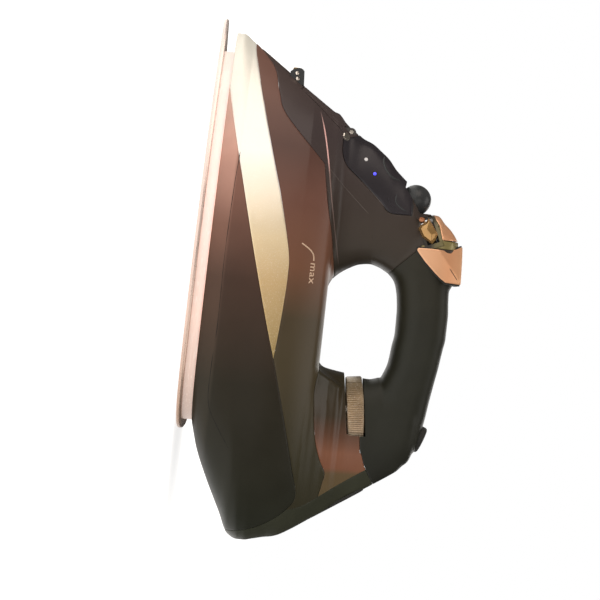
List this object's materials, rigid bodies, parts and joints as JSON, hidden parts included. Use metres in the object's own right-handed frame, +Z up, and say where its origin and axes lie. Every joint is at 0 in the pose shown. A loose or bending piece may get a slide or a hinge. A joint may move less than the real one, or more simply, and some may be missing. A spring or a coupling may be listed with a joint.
{
  "type": "steam clothes iron",
  "caption": "Steam iron with a pointed soleplate, smoked water tank, loop handle, ribbed temperature dial, spray and steam buttons, steam lever, filler lid and swivel cord inlet.",
  "frame": {"origin": "middle of the bounding box, on the underside of the soleplate", "axes": "+X towards the soleplate's tip, +Y to the left side, +Z up from the soleplate"},
  "size_m": [0.308, 0.12, 0.1579],
  "materials": {
    "polished_sole": "satin champagne coated plate",
    "cast_aluminium": "cast aluminium with a satin face",
    "element_steel": "heat-browned tube",
    "steel_fitting": "plain steel",
    "brass_fitting": "plain brass",
    "silicone_red": "silicone rubber",
    "ceramic_cream": "unglazed ceramic",
    "white_sleeve": "woven sleeve",
    "tank_smoke": "smoked brown gloss",
    "skirt_brown": "dark brown satin gloss",
    "gold_satin": "satin champagne gold lacquer",
    "cover_dark": "dark grey-brown gloss",
    "handle_black": "black satin gloss",
    "rose_gold": "rose-gold lacquer",
    "gem_gold": "golden brown metallic lacquer",
    "dial_gold": "champagne lacquer",
    "lens_blue": "clear blue light pipe",
    "board_green": "printed board",
    "rubber_black": "soft black rubber",
    "pump_white": "natural plastic",
    "hose_clear": "translucent silicone hose",
    "button_dark": "dark grey gloss",
    "wire_blue": "insulated wire",
    "wire_red": "insulated wire"
  },
  "bodies": {
    "housing": {"soleplate": "polished_sole", "heater_casting": "cast_aluminium", "heating_element": "element_steel", "element_terminals": "ceramic_cream", "chamber_gasket": "silicone_red", "chamber_cover": "steel_fitting", "thermostat": "ceramic_cream", "thermal_fuse": "white_sleeve", "valve_seat": "brass_fitting", "tank_base": "tank_smoke", "sole_screws": "steel_fitting", "skirt": "skirt_brown", "trim_blade": "gold_satin", "tank_shell": "tank_smoke", "upper_cover": "cover_dark", "control_fascia": "handle_black", "rear_housing": "cover_dark", "heel_cover": "cover_dark", "heel_pads": "rubber_black", "handle_grip": "handle_black", "wing_trim": "rose_gold", "deck_trim": "rose_gold", "filler_funnel": "cover_dark", "lid_hinge_pin": "steel_fitting", "lid_bracket": "cover_dark", "spray_nozzle": "cover_dark", "nozzle_tip": "brass_fitting", "spray_spring": "steel_fitting", "spray_pump": "pump_white", "spray_hose": "hose_clear", "burst_spring": "steel_fitting", "burst_pump": "pump_white", "burst_hose": "hose_clear", "lever_pin": "steel_fitting", "lever_post": "cover_dark", "indicator_lens": "lens_blue", "indicator_board": "board_green", "swivel_retainer": "cover_dark", "terminal_block": "ceramic_cream", "supply_wires": "wire_blue", "heater_wires": "wire_red", "heel_screws": "steel_fitting"},
    "dial": {"temperature_dial": "dial_gold", "dial_cap": "dial_gold", "thermostat_spindle": "steel_fitting"},
    "spray_key": {"spray_button": "button_dark", "spray_plunger": "pump_white"},
    "burst_key": {"burst_button": "button_dark", "burst_plunger": "pump_white"},
    "lever": {"steam_lever": "gem_gold", "lever_grips": "gem_gold"},
    "valve": {"valve_rod": "steel_fitting"},
    "lid": {"filler_lid": "cover_dark", "lid_barrel": "cover_dark", "lid_seal": "rubber_black"},
    "swivel": {"cord_swivel": "rubber_black"}
  },
  "joints": [
    {"name": "dial_turn", "type": "hinge", "parent": "housing", "child": "dial", "pos_m": [-0.071, 0, 0.1036], "axis": [0.1392, 0, 0.9903], "range_deg": [0, 270]},
    {"name": "spray_press", "type": "slide", "parent": "housing", "child": "spray_key", "axis": [-0.7965, 0, -0.6046], "range_m": [0, 0.003], "stiffness_N_per_m": 600, "springref_m": -0.002, "deforming": ["spray_spring"]},
    {"name": "burst_press", "type": "slide", "parent": "housing", "child": "burst_key", "axis": [-0.6428, 0, -0.766], "range_m": [0, 0.004], "stiffness_N_per_m": 600, "springref_m": -0.002, "deforming": ["burst_spring"]},
    {"name": "lever_swing", "type": "hinge", "parent": "housing", "child": "lever", "pos_m": [0.023, 0, 0.1429], "axis": [0.3843, 0, 0.9232], "range_deg": [-10, 10]},
    {"name": "valve_turn", "type": "hinge", "parent": "housing", "child": "valve", "pos_m": [0.026, 0.01, 0.08], "axis": [0, 0, 1], "range_deg": [-20.5, 20.5]},
    {"name": "lid_open", "type": "hinge", "parent": "housing", "child": "lid", "pos_m": [0.094, 0, 0.0832], "axis": [0, -1, 0], "range_deg": [0, 95]},
    {"name": "cord_turn", "type": "hinge", "parent": "housing", "child": "swivel", "pos_m": [-0.083, 0, 0.1415], "axis": [-0.342, 0, 0.9397], "continuous": true}
  ],
  "couplings": [
    {"joint": "valve_turn", "follows": "lever_swing", "ratio": 2}
  ]
}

===============

#### [What is being asked]
Extract all of the data shown above without alteration.

#### [Solution to the problem]
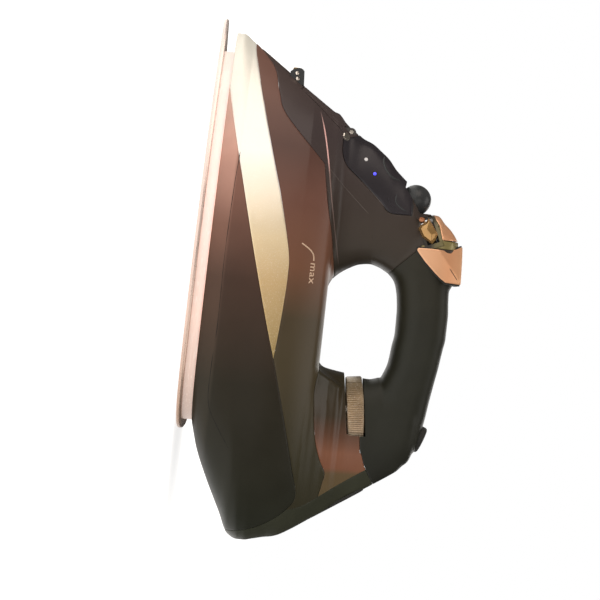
List this object's materials, rigid bodies, parts and joints as JSON, hidden parts included. Use metres in the object's own right-handed frame, +Z up, and say where its origin and axes lie. Every joint is at 0 in the pose shown. A loose or bending piece may get a slide or a hinge. A joint may move less than the real one, or more simply, and some may be missing. A spring or a coupling may be listed with a joint.
{
  "type": "steam clothes iron",
  "caption": "Steam iron with a pointed soleplate, smoked water tank, loop handle, ribbed temperature dial, spray and steam buttons, steam lever, filler lid and swivel cord inlet.",
  "frame": {"origin": "middle of the bounding box, on the underside of the soleplate", "axes": "+X towards the soleplate's tip, +Y to the left side, +Z up from the soleplate"},
  "size_m": [0.308, 0.12, 0.1579],
  "materials": {
    "polished_sole": "satin champagne coated plate",
    "cast_aluminium": "cast aluminium with a satin face",
    "element_steel": "heat-browned tube",
    "steel_fitting": "plain steel",
    "brass_fitting": "plain brass",
    "silicone_red": "silicone rubber",
    "ceramic_cream": "unglazed ceramic",
    "white_sleeve": "woven sleeve",
    "tank_smoke": "smoked brown gloss",
    "skirt_brown": "dark brown satin gloss",
    "gold_satin": "satin champagne gold lacquer",
    "cover_dark": "dark grey-brown gloss",
    "handle_black": "black satin gloss",
    "rose_gold": "rose-gold lacquer",
    "gem_gold": "golden brown metallic lacquer",
    "dial_gold": "champagne lacquer",
    "lens_blue": "clear blue light pipe",
    "board_green": "printed board",
    "rubber_black": "soft black rubber",
    "pump_white": "natural plastic",
    "hose_clear": "translucent silicone hose",
    "button_dark": "dark grey gloss",
    "wire_blue": "insulated wire",
    "wire_red": "insulated wire"
  },
  "bodies": {
    "housing": {"soleplate": "polished_sole", "heater_casting": "cast_aluminium", "heating_element": "element_steel", "element_terminals": "ceramic_cream", "chamber_gasket": "silicone_red", "chamber_cover": "steel_fitting", "thermostat": "ceramic_cream", "thermal_fuse": "white_sleeve", "valve_seat": "brass_fitting", "tank_base": "tank_smoke", "sole_screws": "steel_fitting", "skirt": "skirt_brown", "trim_blade": "gold_satin", "tank_shell": "tank_smoke", "upper_cover": "cover_dark", "control_fascia": "handle_black", "rear_housing": "cover_dark", "heel_cover": "cover_dark", "heel_pads": "rubber_black", "handle_grip": "handle_black", "wing_trim": "rose_gold", "deck_trim": "rose_gold", "filler_funnel": "cover_dark", "lid_hinge_pin": "steel_fitting", "lid_bracket": "cover_dark", "spray_nozzle": "cover_dark", "nozzle_tip": "brass_fitting", "spray_spring": "steel_fitting", "spray_pump": "pump_white", "spray_hose": "hose_clear", "burst_spring": "steel_fitting", "burst_pump": "pump_white", "burst_hose": "hose_clear", "lever_pin": "steel_fitting", "lever_post": "cover_dark", "indicator_lens": "lens_blue", "indicator_board": "board_green", "swivel_retainer": "cover_dark", "terminal_block": "ceramic_cream", "supply_wires": "wire_blue", "heater_wires": "wire_red", "heel_screws": "steel_fitting"},
    "dial": {"temperature_dial": "dial_gold", "dial_cap": "dial_gold", "thermostat_spindle": "steel_fitting"},
    "spray_key": {"spray_button": "button_dark", "spray_plunger": "pump_white"},
    "burst_key": {"burst_button": "button_dark", "burst_plunger": "pump_white"},
    "lever": {"steam_lever": "gem_gold", "lever_grips": "gem_gold"},
    "valve": {"valve_rod": "steel_fitting"},
    "lid": {"filler_lid": "cover_dark", "lid_barrel": "cover_dark", "lid_seal": "rubber_black"},
    "swivel": {"cord_swivel": "rubber_black"}
  },
  "joints": [
    {"name": "dial_turn", "type": "hinge", "parent": "housing", "child": "dial", "pos_m": [-0.071, 0, 0.1036], "axis": [0.1392, 0, 0.9903], "range_deg": [0, 270]},
    {"name": "spray_press", "type": "slide", "parent": "housing", "child": "spray_key", "axis": [-0.7965, 0, -0.6046], "range_m": [0, 0.003], "stiffness_N_per_m": 600, "springref_m": -0.002, "deforming": ["spray_spring"]},
    {"name": "burst_press", "type": "slide", "parent": "housing", "child": "burst_key", "axis": [-0.6428, 0, -0.766], "range_m": [0, 0.004], "stiffness_N_per_m": 600, "springref_m": -0.002, "deforming": ["burst_spring"]},
    {"name": "lever_swing", "type": "hinge", "parent": "housing", "child": "lever", "pos_m": [0.023, 0, 0.1429], "axis": [0.3843, 0, 0.9232], "range_deg": [-10, 10]},
    {"name": "valve_turn", "type": "hinge", "parent": "housing", "child": "valve", "pos_m": [0.026, 0.01, 0.08], "axis": [0, 0, 1], "range_deg": [-20.5, 20.5]},
    {"name": "lid_open", "type": "hinge", "parent": "housing", "child": "lid", "pos_m": [0.094, 0, 0.0832], "axis": [0, -1, 0], "range_deg": [0, 95]},
    {"name": "cord_turn", "type": "hinge", "parent": "housing", "child": "swivel", "pos_m": [-0.083, 0, 0.1415], "axis": [-0.342, 0, 0.9397], "continuous": true}
  ],
  "couplings": [
    {"joint": "valve_turn", "follows": "lever_swing", "ratio": 2}
  ]
}